Writer, director and performer Dr. Sonny Kelly uses the power of life experience to raise consciousness in an audience and is committed to “deliberate discomfort.” His one-man performance, The Talk, is based on the conversation that he – and many other Black fathers – have with their sons to prepare them to safely negotiate in a society built on institutionalized racism and white supremacy. His new performance, Haunted (opening on March 27), traces the roots and routes of modern-day anti-Black violence in America and the perception of Blackness that haunts us all. “I am a cis, hetero man in America. I’m not supposed to cry,” he said. “I must code-switch. But why should we have to? I strive to cry and feel with the hopes that someone will watch my story and not reject me but affirm me even if they don’t agree with me.”
A lively Q&A followed, with participants want to know more about how to support the work of these artists. “One way is to just listen by trying to engage critically and looking at your own life and applying what you’re learning every day,” advised Charlie. “Part of that engagement is sharing thoughts you got from the work with others who haven’t seen it. Artists can’t find everyone.

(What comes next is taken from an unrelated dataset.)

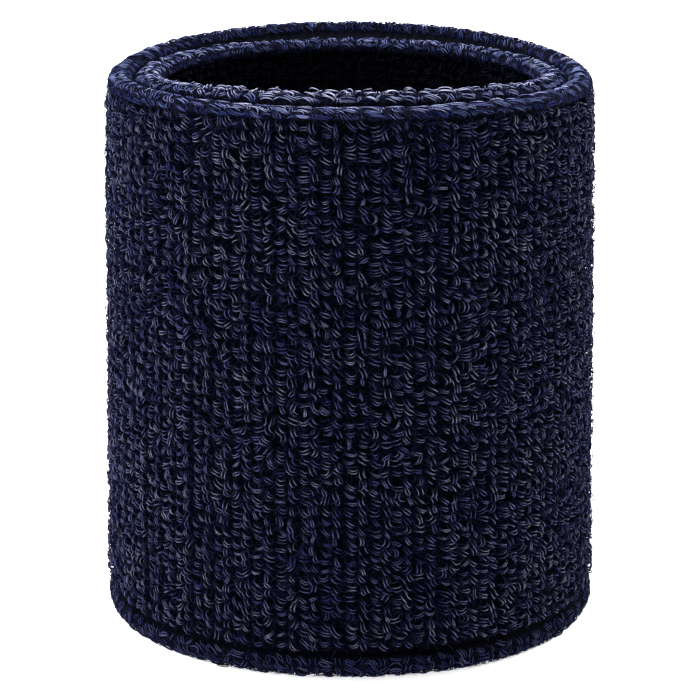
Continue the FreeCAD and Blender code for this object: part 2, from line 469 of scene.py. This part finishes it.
def roll_loops(yarns, roll):
    """Pile of one edge roll: loops that fan out from the knit's bulge and lie along the roll's surface."""
    own = np.random.default_rng(roll.seed)
    wale, row = np.meshgrid(np.arange(WALES), np.arange(roll.rows), indexing="ij")
    wale, row = wale.ravel(), row.ravel()
    n = len(wale)
    lying = wale % 2 == 0

    # Where the loops stand, round the band and over the roll
    angle = (wale + 0.12 * own.normal(size=n)) * TAU / WALES
    across, front, back = np.cos(angle), np.clip(front_of(angle), 0, 1), np.clip(-front_of(angle), 0, 1)
    fan_low, fan_high = roll.fan
    if roll.top:
        fan_low = fan_low + (-20 * across ** 2 if roll.outer else 40 * back ** 2)
    fan = np.radians(fan_low + (fan_high - fan_low) * (row + 0.5) / roll.rows + 5 * own.normal(size=n))

    # Which way they turn, and their sizes. Lying loops slant across the roll, and least at the front.
    slant = np.radians(38 + 32 * (1 - front)) * roll.side * roll.end
    twist = np.where(lying, -slant, math.radians(-80)) + roll.stray * own.normal(size=n)
    swell = TIPS * (1 + 0.12 * roll.stray * own.normal(size=n) + np.where(lying, 0.03, -0.03))
    width = np.where(lying, roll.widths[0] * (0.85 + 0.15 * front), roll.widths[1]) * MM
    width = width * varied(own, n, 0.15, 0.6, 1.4)
    tint = (roll_painted_light(roll, angle, fan) + 0.13 * own.normal(size=n)).clip(0, 1)
    present = lying | (own.random(n) < roll.upright)

    for i in range(roll.strands):
        here = present if i < roll.strands - 1 else present & lying
        m = here.sum()
        place = (i - (roll.strands - 1) / 2) * (roll.gap + 0.08 * own.normal(size=m)) * MM
        bend = (0.16 * own.normal(size=m) * width[here])[:, None] * OPEN_ACROSS ** 2
        along = width[here][:, None] / 2 * OPEN_ACROSS
        beside = place[:, None] + bend
        turn = twist[here][:, None]
        angles = angle[here][:, None] + (along * np.cos(turn) - beside * np.sin(turn)) / FOLD_RADIUS
        centre_r, centre_z, half_width, half_height = ridge(angles, roll)
        fans = fan[here][:, None] + (along * np.sin(turn) + beside * np.cos(turn)) / half_width
        size = swell[here] * (1 + 0.04 * own.normal(size=m))
        depth = roll.core + (size[:, None] - roll.core) * OUTWARD
        over_crest = np.sin(fan[here]).clip(0, 1) * (1 - 0.6 * back[here]) * (1 + 0.25 * own.normal(size=m))
        stand = roll.stand * MM * over_crest[:, None] * OUTWARD
        radius = centre_r + roll.side * np.cos(fans) * half_width * depth
        z = centre_z + roll.end * (np.sin(fans) * half_height * depth + stand)
        path = np.stack([radius * np.cos(angles), radius * np.sin(angles), z], -1)
        out = around(angle[here], roll.side * np.cos(fan[here]), roll.end * np.sin(fan[here]))
        shade = (tint[here] + 0.08 * own.normal(size=m)).clip(0, 1)
        thickness = ROLL_STRAND * varied(own, m, 0.12, 0.7, 1.3)
        # Rise from 0.45 at the roots to 1 at the crowns: painted shade low in the roll, painted highlight at
        # the tips
        yarns.tube(path, np.repeat((0.55 * OUTWARD + 0.45)[None], m, 0), shade, thickness, out)


def fuzz(yarns, where, seed, count, spread, tints, length=(0.35, 1.3), rise_at=0.9, thickness=0.018 * MM,
         sunk=0.0):
    """Fibres that lie across the loops. where gives roots and their outward directions from a random
    generator, spread is how far the fibres stand out, and sunk how deep their roots may lie."""
    own = np.random.default_rng(seed)
    root, out = where(own, count)
    along = unit(np.cross(out, unit(own.normal(size=(count, 3)))))
    root = root - out * (own.uniform(0, 1, count) * sunk)[:, None]
    length = own.uniform(*length, count)[:, None] * MM
    rise = own.uniform(0.2, 1.0, count)[:, None] * spread
    bend = own.normal(0, 0.25, count)[:, None] * np.cross(out, along)
    path = []
    for t in (-0.5, -0.18, 0.18, 0.5):
        bent = length * (t * along + bend * (t * t - 0.08))
        path.append(root + bent + out * rise * (1 - 1.6 * abs(t + 0.1)))
    tint = own.uniform(*tints, count)
    # rise_at sets the fibres' painted shade: high for the haze over the tips, low for the fill below them
    yarns.tube(np.stack(path, 1), np.full((count, 4), rise_at), tint, thickness, out)


def under_fuzz_painted_shade(yarns, where, seed, count, spread, length, sunk):
    """Thicker fibres that fill the pile below its tips, painted dark as shade by low tints and a low rise."""
    fuzz(yarns, where, seed, count, spread, (0.0, 0.3), length, rise_at=0.55, thickness=0.05 * MM, sunk=sunk)


def on_wall(own, count):
    """Places over the outer wall, for the fuzz."""
    angle = own.uniform(0, TAU, count)
    z = own.uniform(PILE_BOTTOM, OUTER_PILE_TOP, count)
    return around(angle, TIP_RADIUS - 0.45 * MM * own.random(count), z), around(angle, 1, 0)


def on_roll(roll):
    """Places over a roll's section, for the fuzz."""
    def where(own, count):
        angle = own.uniform(0, TAU, count)
        fan = np.radians(own.uniform(*roll.fan, count))
        centre_r, centre_z, half_width, half_height = ridge(angle, roll)
        out_r, out_z = roll.side * np.cos(fan), roll.end * np.sin(fan)
        depth = 0.93
        root = around(angle, centre_r + depth * half_width * out_r, centre_z + depth * half_height * out_z)
        return root, around(angle, out_r, out_z)
    return where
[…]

We’re not invited to every single space.”
The event was the first to address how the arts can be used for activism. “Art can touch our hearts and open us up to challenging conversations,” said Allison De Marco, R3 co-convener, Advanced Research Scientist, Frank Porter Graham Child Development Institute and Equity Lead, Jordan Institute for Families. “I’m so grateful to these six performers, scholars and truth-tellers for sharing their work with our community and calling on us to think about how we might confront white supremacy.”